If and when humanity finally overcomes this insidiously harmful notion of free will, you might better understand the logic behind our tending to those least fortunate among us.
By the way, if you’d like to read a good book that explains in clear scientific terms how it is actually unconscious processes that are responsible for EVERY choice we make, you might consider Harvard psychologist Daniel M. Wegner’s 2002, The Illusion of Conscious Will.
BTW
I am a Coakley supporter.
My comment above was relative to the voice of my moderate and conservative (Reagan Democrats) brothers.
I dislike the notion of a Brown victory.
The race is not about Martha Coakley! She may be what the Republican dominated/produced media/frame portrays her to be (common/not dynamic/victory expected), but the voters here are tired of forking out to the less advantaged.
Section 8 is a better deal than working for a living! Illegals do better than or equal to middle income citizens! You want health coverage? …FOR FREE [working folks and income (the “ownership society”) folks alike pay for it]!!!
A better gig for who?
Democrats in Mass. are moderate and don’t want to fork over for freeloaders, which is what may yield.
God help the Democrats!
If Brown wins, Obama and our Democratic Leaders deserve the blame, not Coakley. They should have been much more invested in her campaign from the very beginning. That’s their job.
If Brown wins, Obama and Reid have a simple choice before them; They can allow Republican Senators to filibuster all major legislation during 2010, which is not a choice at all since it would spell disaster for Democratic candidates in both the Senate and the House in November, or they can change the senate rules on filibusters through means as simple as one recently advanced in a New York Times Op-Ed by Tom Geoghegan;
“The president of the Senate, the vice president himself, could issue an opinion from the chair that the filibuster is unconstitutional. Our first vice presidents, John Adams and Thomas Jefferson, felt a serious obligation to resolve the ties and tangles of an evenly divided Senate, and they would not have shrunk from such a challenge.”
Or through the strategy Jamie Court described in The Huffington Post;
“Rule 22 of the Senate, governing filibusters, can be changed or eliminated by a simple majority according to the US Supreme Court in U.S. v. Ballin (1892). Senate rules call for 67 to change the cloture rule, but Democrats should be able to rewrite the rules since they control the Rules Committee. Rule 22 can go out the door all together or be modified. Republicans under Senate Majority Leader Bill Frist threatened to blow up the filibuster in 2005 with far fewer numbers.”
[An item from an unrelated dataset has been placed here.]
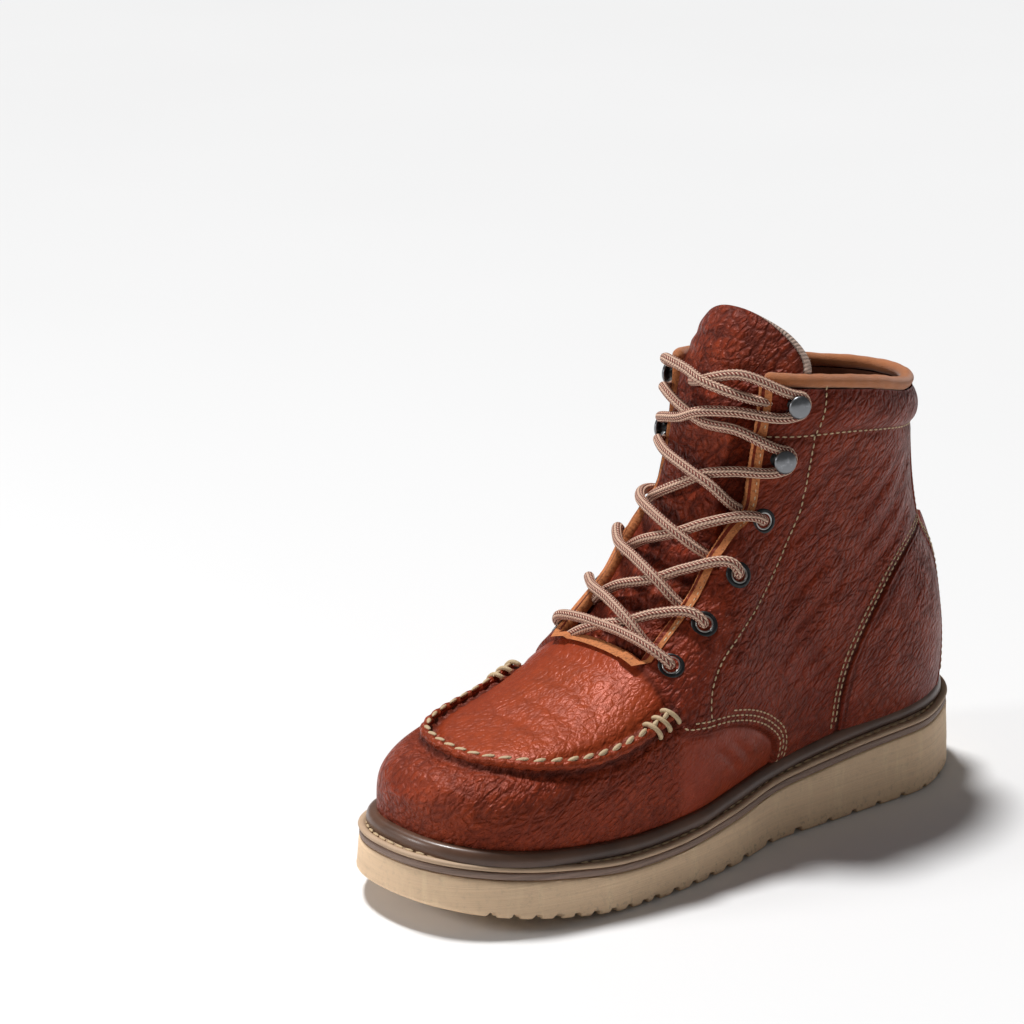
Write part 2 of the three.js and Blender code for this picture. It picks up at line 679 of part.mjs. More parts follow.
const rimPoints = [];
for (let i = 0; i <= RIM_STEPS; i += 1) {
  rimPoints.push(rimPoint(RIM_FROM + ((2 * Math.PI - 2 * RIM_FROM) * i) / RIM_STEPS));
}
addPart('collar_binding', cord(rimPoints, BINDING, 8, 36), COLOURS.suede);

// Tongue, under the facings and free above them. Its middle follows the throat's ridge.
const TONGUE_ROWS = [
  { at: 0.668, height: 0.430, lean: 0.50, half: 0.80, sink: 4.4 },
  { at: 0.640, height: 0.457, lean: 0.55, half: 0.86, sink: 3.4 },
  { at: 0.610, height: 0.497, lean: 0.60, half: 0.90, sink: 2.6 },
  { at: 0.580, height: 0.545, lean: 0.65, half: 0.92, sink: 2.2 },
  { at: 0.552, height: 0.592, lean: 0.75, half: 0.94, sink: 2.0 },
  { at: 0.528, height: 0.645, lean: 0.90, half: 0.95, sink: 1.8 },
  { at: 0.508, height: 0.700, lean: 1.05, half: 0.96, sink: 1.6 },
  { at: 0.492, height: 0.760, lean: 1.20, half: 0.97, sink: 1.6 },
  { at: 0.480, height: 0.820, lean: 1.32, half: 0.98, sink: 1.6 },
  { at: 0.468, height: 0.900, lean: 1.38, half: 1.00, sink: 1.6 },
  { at: 0.452, height: 0.980, lean: 1.30, half: 0.98, sink: 1.6 },
  { at: 0.432, height: 1.050, lean: 1.20, half: 0.88, sink: 1.6 },
  { at: 0.412, height: 1.095, lean: 1.05, half: 0.62, sink: 1.6 },
  { at: 0.404, height: 1.106, lean: 1.00, half: 0.38, sink: 1.6 },
];
const TONGUE_ACROSS = 8;
const TONGUE_DROP = 10.5;

const tongueBlank = toSolid(loft(TONGUE_ROWS.map((row) => {
  const out = new THREE.Vector3(Math.sin(row.lean), 0, Math.cos(row.lean));
  const ring = [];
  for (const deep of [0, TONGUE]) {
    for (let i = 0; i <= TONGUE_ACROSS; i += 1) {
      const share = ((deep ? -1 : 1) * (2 * i - TONGUE_ACROSS)) / TONGUE_ACROSS;
      const down = row.sink + deep + TONGUE_DROP * (row.half * share) ** 2;
      const point = new THREE.Vector3(fromShare(row.at), TONGUE_HALF * row.half * share, row.height * BOOT_HEIGHT);
      ring.push(point.addScaledVector(out, -down));
    }
  }
  return ring;
})));
const bindingRoom = toSolid(cord(rimPoints, BINDING + 3 * GAP, 8, 36));
const tongueRoom = insoleForm.add(throatBlock(2 * GAP)).intersect(outer);
addPart('tongue', tongueBlank.intersect(tongueRoom).subtract(bindingRoom), COLOURS.leather);

// Raised seam around the plug of the toe, seen from above: places as shares of LENGTH
// and of HALF_WIDTH. Its lower half is cut away along the upper.
const MOC = [
  [0.642, 0.80], [0.663, 0.80], [0.732, 0.785], [0.7775, 0.745], [0.8175, 0.675], [0.848, 0.58], [0.869, 0.464],
  [0.889, 0.29], [0.897, 0.095], [0.897, -0.10], [0.892, -0.27], [0.880, -0.42], [0.855, -0.53],
  [0.818, -0.60], [0.7435, -0.64], [0.688, -0.66],
];
const mocPoints = MOC.map(([at, across]) => {
  const under = new THREE.Vector3(fromShare(at), across * HALF_WIDTH, (weltTop(fromShare(at)) + crown(fromShare(at))) / 2);
  const point = cast(under, new THREE.Vector3(0, 0, 1));
  return point.addScaledVector(normalAt(point), GAP + MOC_SEAM * 0.2);
});
addPart('moc_seam', toSolid(cord(mocPoints, MOC_SEAM, 6, 44)).subtract(clearForm), COLOURS.leather);

// Lace. A place on it is a row of fasteners, counted from the toe with parts between
// rows, a distance across the throat, and a lift off the ridge.
const LEANS = [0.55, 0.68, 0.95, 1.2, 1.35, 1.4];
const CLEAR = 2.2;

function lacePlace(row, across, lift) {
  const i = Math.min(Math.floor(row), FASTENERS.length - 2);
  const t = row - i;
  const mix = (a, b) => a + (b - a) * t;
  const lean = mix(LEANS[i], LEANS[i + 1]);
  const out = new THREE.Vector3(Math.sin(lean), 0, Math.cos(lean));
  const from = new THREE.Vector3(
    fromShare(mix(FASTENERS[i].at, FASTENERS[i + 1].at)),
    across,
    BOOT_HEIGHT * mix(FASTENERS[i].height, FASTENERS[i + 1].height),
  );
  return cast(from.addScaledVector(out, -12), out).addScaledVector(out, lift + LACE / 2);
}

function overEyelet(row, side) {
  const frame = fastenerFrame(FASTENERS[row], side);
  return frame.point.addScaledVector(frame.out, SEAT + EYELET_LIP + 2 * GAP + LACE / 2);
}

function aroundHook(row, side) {
  const { point, out } = fastenerFrame(FASTENERS[row], side);
  const up = new THREE.Vector3(0, 0, 1).addScaledVector(out, -out.z).normalize();
  const away = new THREE.Vector3().crossVectors(up, out).multiplyScalar(side);
  const reach = HOOK_NECK + LACE / 2 + GAP;
  return [-90, -35, 35, 90].map((degrees) => {
    const angle = THREE.MathUtils.degToRad(degrees);
    return point.clone()
      .addScaledVector(out, (SEAT + 1 + HOOK_RISE - 2.6) / 2)
      .addScaledVector(away, reach * 1.08 * Math.cos(angle))
      .addScaledVector(up, reach * 1.08 * Math.sin(angle));
  });
}

const EDGE = THROAT_HALF * 0.9 - LACE / 2 - 3 * GAP;
const RING_ROOM = [
  [0, -1],
  [EYELET_OUTER + GAP, -1],
  [EYELET_OUTER + GAP, SEAT + EYELET_LIP + GAP],
  [0, SEAT + EYELET_LIP + GAP],
];

// What a strand must stay clear of: the upper's form and the eyelets' rings
let laceLimit = clearForm;
for (const side of [1, -1]) {
  for (const row of FASTENERS.filter(({ name }) => name === 'eyelet')) {
    laceLimit = laceLimit.add(revolve(RING_ROOM, fastenerFrame(row, side), 10));
  }
}
const addLace = (name, solid) => addPart(name, solid.subtract(laceLimit), COLOURS.lace);

const bar = [
  overEyelet(0, 1),
  lacePlace(0, EDGE, CLEAR),
  lacePlace(0, 0, CLEAR),
  lacePlace(0, -EDGE, CLEAR),
  overEyelet(0, -1),
];
addLace('lace_bar', toSolid(cord(bar, LACE, 8, 12)));

// One strand comes out from under a facing and goes over to the next eyelet opposite
function crossing(row, side, lift) {
  return toSolid(cord([
    lacePlace(row + 0.32, side * EDGE, -LACE / 2 + 0.9),
    lacePlace(row + 0.48, side * EDGE * 0.5, CLEAR + lift),
    lacePlace(row + 0.62, 0, CLEAR + lift),
    lacePlace(row + 0.85, -side * EDGE * 0.7, CLEAR + lift * 0.5),
    lacePlace(row + 0.97, -side * EDGE * 1.1, CLEAR),
    overEyelet(row + 1, -side),
  ], LACE, 8, 12));
}

const OVER = LACE * 0.7;
for (let row = 0; row < 3; row += 1) {
  addLace(`lace_crossing_${row + 1}`, crossing(row, 1, 0).add(crossing(row, -1, OVER)));
}

// The last two strands run around the hooks and end behind the facings' tops
function hookStrand(side, lift) {
  const high = CLEAR + lift;
  return toSolid(cord([
    lacePlace(3.3, side * EDGE, -LACE / 2 + 0.9),
    lacePlace(3.38, side * EDGE * 0.8, high - 1),
    lacePlace(3.55, side * EDGE * 0.2, high),
    lacePlace(3.7, -side * EDGE * 0.6, high),
    lacePlace(3.85, -side * EDGE * 1.1, high + 1),
    ...aroundHook(4, -side),
    lacePlace(4.22, -side * EDGE * 1.1, high + 1),
    lacePlace(4.35, -side * EDGE * 0.6, high),
    lacePlace(4.6, side * EDGE * 0.3, high),
    lacePlace(4.78, side * EDGE * 1.1, high + 1),
    ...aroundHook(5, side),
    lacePlace(5.2, side * EDGE * 1.1, high + 1),
    lacePlace(5.2, side * EDGE * 0.5, high),
    lacePlace(5.1, -side * EDGE * 0.2, high),
    lacePlace(4.98, -side * EDGE * 0.9, high),
  ], LACE, 8, 56));
}
addLace('lace_top', hookStrand(1, 0).add(hookStrand(-1, OVER)));

export default boot;
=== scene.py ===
"""The looks of a left work boot with a moc toe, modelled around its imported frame.

Lengths inside the functions are millimetres in the boot's own frame: X from heel to toe,
+Y to the foot's outer side, +Z up, with the floor at 0. Meshes are written in metres.
"""

import math

import bpy
import numpy as np
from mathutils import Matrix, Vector


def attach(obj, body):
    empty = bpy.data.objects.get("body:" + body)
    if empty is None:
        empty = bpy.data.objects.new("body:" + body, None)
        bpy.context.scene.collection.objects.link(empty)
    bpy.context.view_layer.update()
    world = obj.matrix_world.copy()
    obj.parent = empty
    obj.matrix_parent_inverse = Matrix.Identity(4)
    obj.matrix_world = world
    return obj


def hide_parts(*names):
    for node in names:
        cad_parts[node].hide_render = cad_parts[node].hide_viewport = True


bl_info = {
    "name": "Work boot",
    "version": (1, 0, 0),
    "blender": (4, 5, 0),
    "location": "3D View > Sidebar > Boot",
    "description": "Models the finished surfaces of a laced work boot",
    "category": "Add Mesh",
}

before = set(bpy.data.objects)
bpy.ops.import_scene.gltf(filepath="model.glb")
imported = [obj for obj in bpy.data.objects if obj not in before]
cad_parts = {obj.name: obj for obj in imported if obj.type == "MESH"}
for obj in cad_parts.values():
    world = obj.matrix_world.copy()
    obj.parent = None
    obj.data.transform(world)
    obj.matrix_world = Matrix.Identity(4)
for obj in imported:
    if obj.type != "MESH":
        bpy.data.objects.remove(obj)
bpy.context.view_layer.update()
MM = 0.001

# Sizes of the boot, the same as its solids have
LENGTH = 308.0
HALF_WIDTH = 54.5
BOOT_HEIGHT = 200.0
HEEL_HEIGHT = 35.7
TOE_SPRING = 12.2
SPRING_FROM = 0.68
HEEL_BEVEL = 2.7
BEVEL_TO = 0.07
HEEL_ROUND = 55.0
TOE_ROUND = 75.0
GAP = 0.3
WELT = 2.2
MIDSOLE = 3.0
WELT_SHOW = 9.0
HEEL_SHOW = 7.4
UPPER_HEEL_ROUND = 50.0
UPPER_TOE_ROUND = 60.0
WALL = 2.4
BINDING = 5.2
BLEND = 9.0
FRONT_SQUARE = 2.6
BACK_SQUARE = 2.1
FEATHER_DEPTH = 26.0
THROAT_HALF = 25.0
EYELET_OUTER = 5.8
EYELET_BORE = 2.6
SEAT = 0.75
HOOK_HEAD = 4.9
HOOK_NECK = 2.0
HOOK_RISE = 9.6
LACE = 4.4

# Tables of sections: places and widths are shares of the sizes above
OUTLINE = {
    "at": (0.00, 0.07, 0.16, 0.30, 0.42, 0.55, 0.66, 0.75, 0.84, 0.92, 1.00),
    "outer": (0.80, 0.80, 0.84, 0.82, 0.797, 0.933, 1.00, 1.00, 0.975, 0.955, 0.95),
    "inner": (0.80, 0.80, 0.773, 0.758, 0.696, 0.784, 0.927, 0.985, 0.955, 0.93, 0.92),
    "bend": (0, 0, 0, 0, 0, 0, -0.002, -0.009, -0.040, -0.058, -0.085),
}
SOLE_TOP = {"at": (0, 0.25, 0.5, 0.7, 0.85, 1), "height": (1, 0.924, 0.728, 0.602, 0.714, 0.891)}
PLAN = {
    "at": (0.03, 0.16, 0.27, 0.38, 0.45, 0.53, 0.61, 0.70, 0.80, 0.90, 1.0),
    "outer": (0.835, 0.826, 0.826, 0.848, 0.902, 1.01, 1.083, 1.075, 1.04, 1.045, 1.06),
    "inner": (0.80, 0.804, 0.81, 0.815, 0.843, 0.90, 0.97, 1.02, 0.985, 0.97, 0.96),
    "tuck": (0.04, 0.05, 0.07, 0.12, 0.15, 0.13, 0.10, 0.09, 0.07, 0.05, 0.04),
}
CROWN = {
    "at": (0.15, 0.33, 0.42, 0.475, 0.51, 0.552, 0.61, 0.65, 0.715, 0.78, 0.845, 0.91, 0.945, 0.97),
    "height": (0.55, 0.70, 0.75, 0.745, 0.69, 0.59, 0.50, 0.447, 0.395, 0.36, 0.333, 0.306, 0.288, 0.25),
    "square": (2.2, 2.3, 2.4, 2.5, 2.5, 2.5, 2.5, 2.5, 2.5, 2.6, 2.8, 3.0, 3.0, 3.0),
}
SHAFT = {
    "at": (0.075, 0.225, 0.31, 0.45, 0.59, 0.675, 0.80, 0.94, 1.15),
    "back": (0.035, 0.0245, 0.0225, 0.040, 0.068, 0.080, 0.0905, 0.096, 0.098),
    "front": (0.36, 0.37, 0.40, 0.46, 0.50, 0.50, 0.478, 0.464, 0.458),
    "half": (0.74, 0.80, 0.815, 0.79, 0.755, 0.75, 0.77, 0.785, 0.80),
}
TOPLINE = {"at": (0.05, 0.15, 0.25, 0.345, 0.45, 0.60), "height": (0.905, 0.915, 0.95, 0.975, 0.995, 1.01)}
THROAT = {
    "height": (0.462, 0.500, 0.590, 0.690, 0.800, 0.940, 1.200),
    "half": (0.98, 0.98, 0.98, 1.00, 0.97, 1.00, 1.04),
}
TREAD = (
    (0.10, 0.34, 6, 3.4, 0.7),
    (0.40, 0.52, 3, 5.0, 0.9),
    (0.56, 0.70, 5, 4.2, 0.8),
    (0.72, 0.93, 9, 3.4, 0.7),
)
TREAD_DEPTH = 3.2
FASTENERS = (
    ("eyelet", 0.617, 0.440),
    ("eyelet", 0.558, 0.508),
    ("eyelet", 0.497, 0.594),
    ("eyelet", 0.436, 0.685),
    ("hook", 0.412, 0.812),
    ("hook", 0.394, 0.925),
)
LEANS = (0.55, 0.68, 0.95, 1.2, 1.35, 1.4)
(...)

Or they could rely on the “Nuclear,” or “Constitutional” option. A 2005 report by Betsy Palmer highlights how this would be done. This strategy would have to wait until the new Congress convenes in 2011, and would therefore represent a retributive rather than a pre-emptive response to Republican obstructionism. Palmer describes it;
“One example of the “constitutional” or “nuclear” option revolves on the argument that, on the first day of a new Congress, Senate rules, including Rule XXII, the cloture rule, do not yet apply, and thus can be changed by majority vote.”
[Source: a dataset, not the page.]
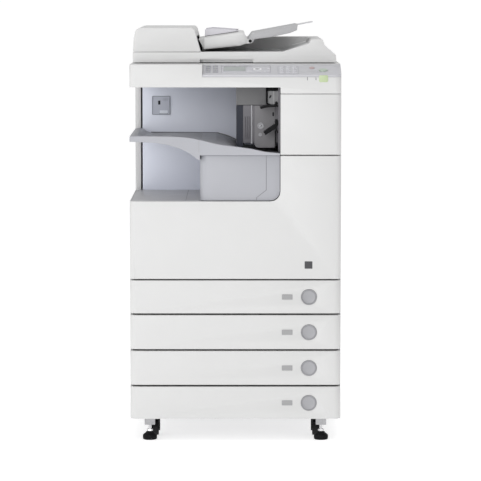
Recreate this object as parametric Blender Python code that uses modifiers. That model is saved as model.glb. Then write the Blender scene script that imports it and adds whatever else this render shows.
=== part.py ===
"""A floor-standing office photocopier with four paper drawers, a scanner and a document feeder.

The model is in metres. X points right, Y points to the back and Z points up. The origin is on
the floor under the middle of the machine. Every sub-part is one closed object.
"""

import math

import bmesh
import bpy
from mathutils import Matrix, Vector

# Fits
GAP = 0.0003  # between two pieces that rest on each other
SLIDE_GAP = 0.0005  # round a piece that turns or slides beside another

# Body
BODY_WIDTH = 0.565
BODY_DEPTH = 0.680
SKIN = 0.003  # side and rear covers
PANEL = 0.024  # depth of the front panels
PANEL_CORNER = 0.018  # upright front corners
COVER_GAP = 0.0025  # seam between two front covers
COVER_EDGE = 0.004  # rounded edge that a cover turns on
COVER_EASE = 0.002  # chamfer that clears the side covers as a front cover turns
BUTTON_PROUD = 0.001  # the drawer buttons are the foremost surfaces

LEFT, RIGHT = -BODY_WIDTH / 2, BODY_WIDTH / 2
FRONT, BACK = BUTTON_PROUD - BODY_DEPTH / 2, BODY_DEPTH / 2
PANEL_BACK = FRONT + PANEL
INSIDE_LEFT, INSIDE_RIGHT = LEFT + SKIN + GAP, RIGHT - SKIN - GAP
INSIDE_FRONT, INSIDE_BACK = PANEL_BACK + GAP, BACK - SKIN - GAP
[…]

If Coakley wins, Democrats can pass major legislation in 2010. If Brown wins, Republicans have the choice in 2010 of allowing Obama to address our pressing concerns like jobs, education and climate change, or block these efforts and thereby force his and Reid’s hand. If Brown wins and Republicans continue to obstruct the Democratic agenda, Obama and Reid will have every good reason, and no reasonable choice but, to change the filibuster rule.
In fact, it might actually work out better in the long run if Brown wins and the Democrats are then forced to change the filibuster rule.
If Massachusetts voters, having passed health insurance reform for themselves, vote to deny it to the rest of Americans, I won’t be able to think of words bad enough for them.